Каждый день ему меняли перевязки. На это ушло столько бинтов, а каждый моток стоил недешево. Столько эфира, столько йодоформа[15], столько жгутов – в общем, денег ушло предостаточно. И все эти пустые траты – для человека, которого убьют, как только ему полегчает. Насколько лучше было бы потратить эти деньги на безнадежных калек или на тех, кому придется снова встретиться со смертью в окопах.

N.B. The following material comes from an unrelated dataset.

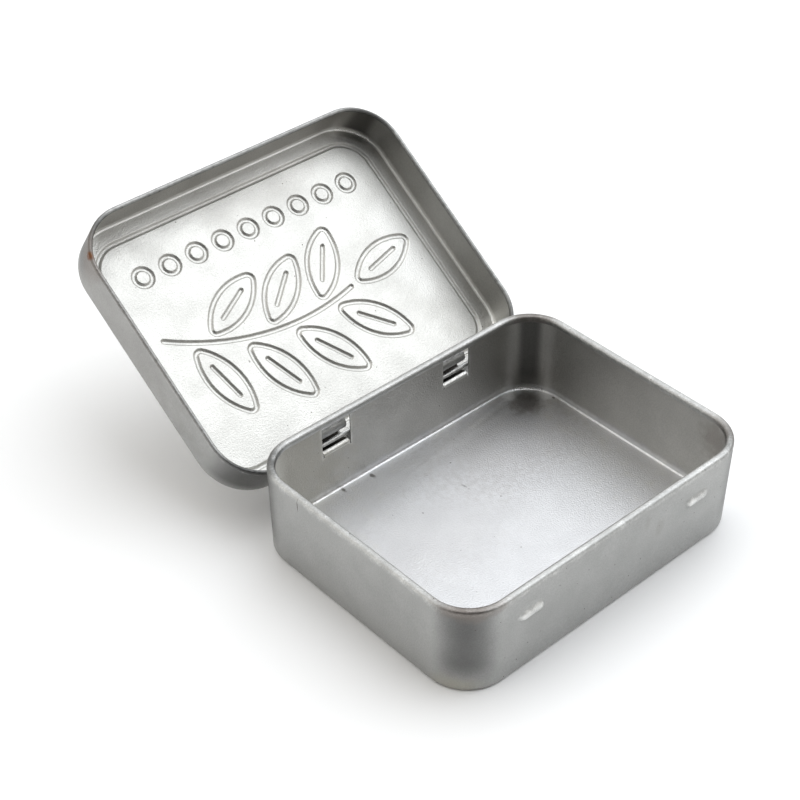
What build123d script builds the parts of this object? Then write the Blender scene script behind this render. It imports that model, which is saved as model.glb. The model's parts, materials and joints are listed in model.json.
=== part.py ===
"""Hinged mint tin: a drawn base and a drawn lid, both of thin tinplate with rolled rims.

Millimetres, +Z up. The origin is the middle of the base's underside. +X runs along the hinge and
+Y points from the front wall to the hinged back wall. The lid is drawn closed over the base and
then swung open about the hinge line, which is how the tin stands at rest.
"""
import os

from build123d import *

# Base: outer sizes at its rim
base_length = 86.0
base_width = 67.7
base_height = 22.5
base_corner_radius = 10.8
base_draft = 0.4  # how far the wall leans in from the rim down to the floor
base_fold_radius = 0.66  # mid-sheet radius of the fold between floor and wall
base_curl_diameter = 1.86
sheet = 0.28

# Lid: its skirt is as much larger than the base as its rim curl and the slack need
lid_slack = 0.4
lid_depth = 10.75
lid_fold_radius = 0.7
lid_curl_diameter = 1.08
lid_opening = 145.4

# Rim curls are rolled inwards through this angle
curl_turn = 270.0
fold_margin = 1.0  # flat strip of floor that each fold carries
cut_overrun = 0.28  # how far a cut starts outside the wall that it goes through

# Hinge: two hooks lanced out of the base's back wall hold the lid's rolled rim
hinge_height = 13.65
hook_spacing = 36.5
hook_width = 7.4
hook_side_gap = 0.42
hook_run_gap = 0.22  # free gap between the hook's floor and the lid's curl
hook_root_radius = 0.9
hook_heel_radius = 1.6
hook_crown_radius = 1.51
hook_crown_height = 16.4
hook_reach = 1.2  # from the hinge line out to the middle of the crown
hook_crown_turn = 222.0
hook_sweep_gap = 0.25  # what the lid's slot leaves round the hook as the lid turns

# Two pressed dimples in the front wall, which the lid's curl snaps under
dimple_spacing = 49.6
dimple_length = 6.0
dimple_height = 2.0
dimple_rise = 0.3
dimple_slope = 35.0
dimple_gap = 0.25  # above the closed lid's curl

# Embossed lines of the lid: raised outside, sunk inside
ridge_width = 1.7
groove_width = 1.25
vein_ridge_width = 1.3
vein_groove_width = 0.85
emboss_rise = 0.35
emboss_slope = 35.0

frame_inset = 4.4  # from the inside of the skirt to the middle of the border line

# Sprig: leaves stand by turns on both sides of an arched stem
leaf_length = 20.0
leaf_width = 7.8
leaf_tip_radius = 1.3
leaf_lean = 50.0
leaf_stalk = 2.2
vein_length = 10.5
stem_radius = 66.0
stem_rise = 5.0  # height of the arch's top above the lid's middle
stem_from, stem_to = 32.0, -13.0
upper_leaf_angles = (27.0, 16.0, 5.0, -6.0)
lower_leaf_angles = (23.0, 9.5, -4.0)

# Row of rings under the sprig
berry_diameter = 4.4
berry_count = 9
berry_spacing = 7.6
berry_drop = 20.6  # from the lid's middle to the row of rings

half_width = base_width / 2
lid_growth = lid_slack + lid_curl_diameter
hinge_y = half_width + lid_slack + lid_curl_diameter / 2
panel_inside = hinge_height - lid_curl_diameter / 2 + lid_depth - sheet
panel_outside = panel_inside + sheet
hinge_line = Axis((0, hinge_y, hinge_height), (1, 0, 0))


def sheet_section(floor_z, rim_z, curl_diameter, fold_radius, draft):
    """Mid line of the sheet from the floor round the fold, up the wall and round the rim curl.

    x counts outwards from the rim's outermost line and y is the height. rim_z is the rim's top
    edge on the base and its bottom edge on the lid.
    """
    towards_rim = 1 if rim_z > floor_z else -1
    floor_mid = floor_z + towards_rim * sheet / 2
    wall_top = rim_z - towards_rim * curl_diameter / 2
    wall_foot_x = -draft - sheet / 2
    with BuildLine() as mid_line:
        wall = FilletPolyline(
            (wall_foot_x - fold_radius - fold_margin, floor_mid),
            (wall_foot_x, floor_mid),
            (-sheet / 2, wall_top),
            radius=fold_radius,
        )
        JernArc(wall @ 1, (0, towards_rim), curl_diameter / 2 - sheet / 2, towards_rim * curl_turn)
    return mid_line.line


def sheet_shell(length, width, corner, floor_z, rim_z, curl_diameter, fold_radius, draft):
    """Four straight walls and four turned corners round a flat floor, all of one sheet."""
    along_x, along_y = length / 2 - corner, width / 2 - corner
    sides = (
        ((along_x, -width / 2), (0, -1), along_x, (along_x, -along_y)),
        ((length / 2, along_y), (1, 0), along_y, (along_x, along_y)),
        ((-along_x, width / 2), (0, 1), along_x, (-along_x, along_y)),
        ((-length / 2, -along_y), (-1, 0), along_y, (-along_x, -along_y)),
    )
    inset = draft + sheet / 2 + fold_radius + fold_margin
    towards_rim = 1 if rim_z > floor_z else -1
    mid_line = sheet_section(floor_z, rim_z, curl_diameter, fold_radius, draft)
    with BuildPart() as shell:
        for start, outwards, half_run, pivot in sides:
            back_along_wall = (outwards[1], -outwards[0], 0)
            wall_plane = Plane(origin=(*start, 0), x_dir=(*outwards, 0), z_dir=back_along_wall)
            with BuildSketch(wall_plane) as section:
                trace(mid_line, sheet)
            extrude(amount=2 * half_run)
            revolve(section.sketch, axis=Axis((*pivot, 0), (0, 0, 1)), revolution_arc=90)
        with BuildSketch(Plane.XY.offset(floor_z)):
            RectangleRounded(length - 2 * inset, width - 2 * inset, corner - inset)
        extrude(amount=towards_rim * sheet)
    return shell.part


def leaf_outline(growth):
    """Leaf between two equal arcs with eased tips, its middle at the origin and its length along x."""
    half, bulge = leaf_length / 2, leaf_width / 2
    with BuildSketch() as leaf:
        with BuildLine():
            ThreePointArc((-half, 0), (0, bulge), (half, 0))
            ThreePointArc((half, 0), (0, -bulge), (-half, 0))
        make_face()
        fillet(leaf.vertices(), leaf_tip_radius)
        offset(amount=growth, mode=Mode.REPLACE)
    return leaf.sketch


def leaf_places():
    """Middle and direction of every leaf, the last one lying along the end of the stem."""
    places = []
    for angles, lean in ((upper_leaf_angles, leaf_lean), (lower_leaf_angles, -leaf_lean), ((stem_to,), 0)):
        for angle in angles:
            arch_point = Vector(0, stem_radius).rotate(Axis.Z, angle)
            heading = Vector(1, 0).rotate(Axis.Z, angle + lean)
            middle = arch_point + heading * (leaf_stalk + leaf_length / 2)
            places.append(Location((middle.X, middle.Y + stem_rise - stem_radius, 0), angle + lean))
    return places


def stem_arc():
    """Mid line of the arched stem."""
    with BuildLine() as stem:
        CenterArc((0, stem_rise - stem_radius), stem_radius, 90 + stem_to, stem_from - stem_to)
    return stem.line.edges()[0]


def line_bands(plane, width, vein_width):
    """Solid bands of all the embossed lines, standing on a plane and narrowing upwards."""
    outer, inner = width / 2, -width / 2
    leaves = leaf_places()
    panel_length = base_length + 2 * lid_growth - 2 * sheet
    panel_width = base_width + 2 * lid_growth - 2 * sheet
    panel_corner = base_corner_radius + lid_growth - sheet
    band_sides = ((outer, emboss_slope, Mode.ADD), (inner, -emboss_slope, Mode.SUBTRACT))
    with BuildPart() as bands:
        for growth, slope, mode in band_sides:
            with BuildSketch(plane):
                RectangleRounded(
                    panel_length + 2 * (growth - frame_inset),
                    panel_width + 2 * (growth - frame_inset),
                    panel_corner + growth - frame_inset,
                )
            extrude(amount=emboss_rise, taper=slope, mode=mode)
        for growth, slope, mode in band_sides:
            for place in leaves:
                with BuildSketch(plane):
                    add(leaf_outline(growth).moved(place))
                extrude(amount=emboss_rise, taper=slope, mode=mode)
            for berry in GridLocations(berry_spacing, 0, berry_count, 1).local_locations:
                with BuildSketch(plane):
                    with Locations((berry.position.X, -berry_drop)):
                        Circle(berry_diameter / 2 + growth)
                extrude(amount=emboss_rise, taper=slope, mode=mode)
        for place in leaves:
            with BuildSketch(plane):
                with Locations(place):
                    SlotOverall(vein_length, vein_width)
            extrude(amount=emboss_rise, taper=emboss_slope)
        with BuildSketch(plane):
            SlotArc(stem_arc(), width)
        extrude(amount=emboss_rise, taper=emboss_slope)
    return bands.part


# Base with its hinge hooks and dimples
hook_centres = [hook_spacing * side / 2 for side in (-1, 1)]
window_width = hook_width + 2 * hook_side_gap
hook_floor = hinge_height - lid_curl_diameter / 2 - hook_run_gap - sheet / 2
window_bottom = hook_floor - hook_root_radius - sheet
window_top = base_height - base_curl_diameter
wall_lean = base_draft / (base_height - base_curl_diameter / 2 - sheet / 2)


def wall_mid(height):
    """Distance of the wall's mid sheet from its rim line at some height."""
    return sheet / 2 + wall_lean * (base_height - base_curl_diameter / 2 - height)


base_sheet = sheet_shell(
    base_length,
    base_width,
    base_corner_radius,
    0,
    base_height,
    base_curl_diameter,
    base_fold_radius,
    base_draft,
)
with BuildPart() as base_shell:
    add(base_sheet)
    for hook_x in hook_centres:
        with BuildSketch(Plane.XZ.offset(-half_width - cut_overrun)):
            with Locations((hook_x, (window_bottom + window_top) / 2)):
                Rectangle(window_width, window_top - window_bottom)
        extrude(amount=sheet + base_draft + 2 * cut_overrun, mode=Mode.SUBTRACT)
        root_y = half_width - wall_mid(window_bottom)
        crown_foot_y = hinge_y + hook_reach + hook_crown_radius
        with BuildSketch(Plane.YZ.offset(hook_x - hook_width / 2)):
            with BuildLine():
                Line((root_y, window_bottom), (root_y, hook_floor - hook_root_radius))
                root = JernArc((root_y, hook_floor - hook_root_radius), (0, 1), hook_root_radius, -90)
                heel_y = crown_foot_y - hook_heel_radius
                Line(root @ 1, (heel_y, hook_floor))
                heel = JernArc((heel_y, hook_floor), (1, 0), hook_heel_radius, 90)
                rise = Line(heel @ 1, (crown_foot_y, hook_crown_height))
                JernArc(rise @ 1, (0, 1), hook_crown_radius, hook_crown_turn)
            trace(line_width=sheet)
        extrude(amount=hook_width)
    dimple_z = hinge_height + lid_curl_diameter / 2 + dimple_gap + dimple_height / 2
    dimple_face = half_width - wall_mid(dimple_z) + sheet / 2
    for dimple_x in (-dimple_spacing / 2, dimple_spacing / 2):
        with BuildSketch(Plane.XZ.offset(dimple_face - sheet / 2)):
            with Locations((dimple_x, dimple_z)):
                SlotOverall(dimple_length, dimple_height)
        extrude(amount=dimple_rise + sheet / 2, taper=dimple_slope)
        with BuildSketch(Plane.XZ.offset(dimple_face - sheet - sheet / 4)):
            with Locations((dimple_x, dimple_z)):
                SlotOverall(dimple_length - sheet, dimple_height - sheet)
        extrude(amount=dimple_rise + sheet / 4, taper=dimple_slope, mode=Mode.SUBTRACT)
base_shell.part.label = "base_shell"

# Lid, drawn closed
emboss_ridges = line_bands(Plane.XY.offset(panel_outside), ridge_width, vein_ridge_width)
emboss_grooves = line_bands(Plane.XY.offset(panel_inside), groove_width, vein_groove_width)
crown_offset = Vector(hook_reach, hook_crown_height - hinge_height).length
slot_reach = crown_offset + hook_crown_radius + sheet / 2 + hook_sweep_gap
lid_sheet = sheet_shell(
    base_length + 2 * lid_growth,
    base_width + 2 * lid_growth,
    base_corner_radius + lid_growth,
    panel_outside,
    hinge_height - lid_curl_diameter / 2,
    lid_curl_diameter,
    lid_fold_radius,
    0,
)
with BuildPart() as closed_lid:
    add(lid_sheet)
    for hook_x in hook_centres:
        with BuildSketch(Plane.XZ.offset(-half_width - lid_growth - cut_overrun)):
            with Locations((hook_x, hinge_height + slot_reach / 2)):
                Rectangle(window_width, slot_reach)
        extrude(amount=sheet + cut_overrun, mode=Mode.SUBTRACT)
    add(emboss_ridges)
    add(emboss_grooves, mode=Mode.SUBTRACT)

# Lid, swung open to where it rests
with BuildPart() as lid_shell:
    add(closed_lid.part.rotate(hinge_line, -lid_opening))
lid_shell.part.label = "lid_shell"

os.makedirs("parts", exist_ok=True)
for shell in (base_shell, lid_shell):
    export_step(shell.part, f"parts/{shell.part.label}.step")
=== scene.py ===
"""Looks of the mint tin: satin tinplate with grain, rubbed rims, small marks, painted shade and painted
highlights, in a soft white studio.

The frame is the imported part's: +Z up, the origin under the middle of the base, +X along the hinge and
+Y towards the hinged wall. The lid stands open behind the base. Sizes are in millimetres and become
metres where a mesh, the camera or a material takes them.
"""
import json
import math

import bmesh
import bpy
from mathutils import Matrix, Quaternion, Vector, noise
from mathutils.geometry import delaunay_2d_cdt


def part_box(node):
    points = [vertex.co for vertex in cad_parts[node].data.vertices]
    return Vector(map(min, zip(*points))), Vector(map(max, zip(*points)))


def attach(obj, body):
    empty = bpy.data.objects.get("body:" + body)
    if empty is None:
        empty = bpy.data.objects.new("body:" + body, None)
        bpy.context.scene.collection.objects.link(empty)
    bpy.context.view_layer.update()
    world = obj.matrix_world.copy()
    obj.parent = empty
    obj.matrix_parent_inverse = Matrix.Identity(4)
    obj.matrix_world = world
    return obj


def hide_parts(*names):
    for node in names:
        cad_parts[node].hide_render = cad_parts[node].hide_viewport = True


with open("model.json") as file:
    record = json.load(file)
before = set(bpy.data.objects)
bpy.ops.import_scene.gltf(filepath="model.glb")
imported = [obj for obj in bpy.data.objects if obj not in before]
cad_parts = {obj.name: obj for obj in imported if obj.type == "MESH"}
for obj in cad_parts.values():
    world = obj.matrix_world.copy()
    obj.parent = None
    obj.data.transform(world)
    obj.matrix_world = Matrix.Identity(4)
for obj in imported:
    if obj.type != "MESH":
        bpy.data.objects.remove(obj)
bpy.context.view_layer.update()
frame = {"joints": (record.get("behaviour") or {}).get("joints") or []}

MM = 0.001

# The frame's own sizes
base_low, base_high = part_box("base_shell")
hinge = frame["joints"][0]
base_length = (base_high.x - base_low.x) / MM
base_height = base_high.z / MM
hinge_place = Vector(hinge["pos_m"]) / MM
lid_opening = math.radians(hinge["range_deg"][1])

# Base
base_width = 67.7
base_corner_radius = 10.8
base_draft = 0.4
base_fold_radius = 0.74
base_curl_diameter = 1.86
base_curl_power = 0.72
sheet = 0.28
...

Ночная медсестра любила поразмышлять. Как-то ночью, около полуночи, она взяла свечу и, погруженная в свои мысли, спустилась в палату. Десять коек слева и десять справа – и ни одной пустой. Какими несчастными казались эти маленькие солдатики, когда спали. Какими надоедливыми они становились по пробуждении. Но какая пропасть лежала между ними – и человеком, который пытался покончить с собой. Но действительно ли пропасть? Разве были они лучше, благороднее его? Ночная медсестра, любившая поразмышлять, продолжила свой обход.
На второй койке, справа, спал Александр. Он получил Médaille Militaire[16] за храбрость. Он шел на поправку и накануне попросил у Médecin Major разрешение закурить. Médecin Major отказал ему, сославшись на то, что это потревожит других пациентов. Но когда доктор ушел, Александр достал сигарету и закурил, бросая всем вызов своей Médaille Militaire. Пациента на соседней койке охватил сильнейший приступ рвоты, но Александр продолжал курить под защитой своей Médaille Militaire. Много ли тут благородства?
Дальше спал Феликс. Бедный взбалмошный дурачок. Феликс, с гноящейся фистулой, которая наполняла всю палату вонью. В одной спящей ладони он держал круглое зеркальце, а в другой – расческу. Днем он будет подравнивать и причесывать свои усы, свои редкие вялые усы, и загибать им кончики.
За ним лежал Альфонс, накачанный морфием после невыносимого дня. Утром он получил сверток из дома с дюжиной груш. Он съел их все, одну за другой, хотя соседи по палате смотрели на них голодными, тоскливыми глазами. Он ни с кем не поделился. От этого пира ему поплохело, и он попросил тазик, чтобы облегчить в него свой переполненный желудок.
А дальше спал Ипполит, который восемь месяцев дергал за рычаг в привязном аэростате[17], пока не попал в госпиталь из-за аппендицита. Он был здоров, а его похабные шутки веселили всю палату, включая умирающего Мариуса. Сколько грязи было в его шутках – и каждый старался пошутить грязнее соседа. Сколько грязи было в них самих, когда они общались друг с другом, перекрикиваясь по всей палате.
В чем же была разница? Разве это не в равной степени безнадежно – ухаживать за одним, чтобы его подлатали и вернули в окопы, или за другим, чтобы его подлатали, приговорили и расстреляли? Разница была в Идеале.
У одного из них не было идеалов. У остальных были, и они за них сражались. Но так ли это? Бедный эгоист Александр, бедный нарцисс Феликс, бедный обжора Альфонс, бедный пошляк Ипполит – может ли быть, чтобы каждый из них скрывал в душе какие-то идеалы? Отважные мечты о свободе и патриотизме? А если так, то почему эти принципы никак не отражались на их будничном поведении? Можно ли исповедовать благородные принципы, оставаясь таким низким, таким мелочным, таким обычным?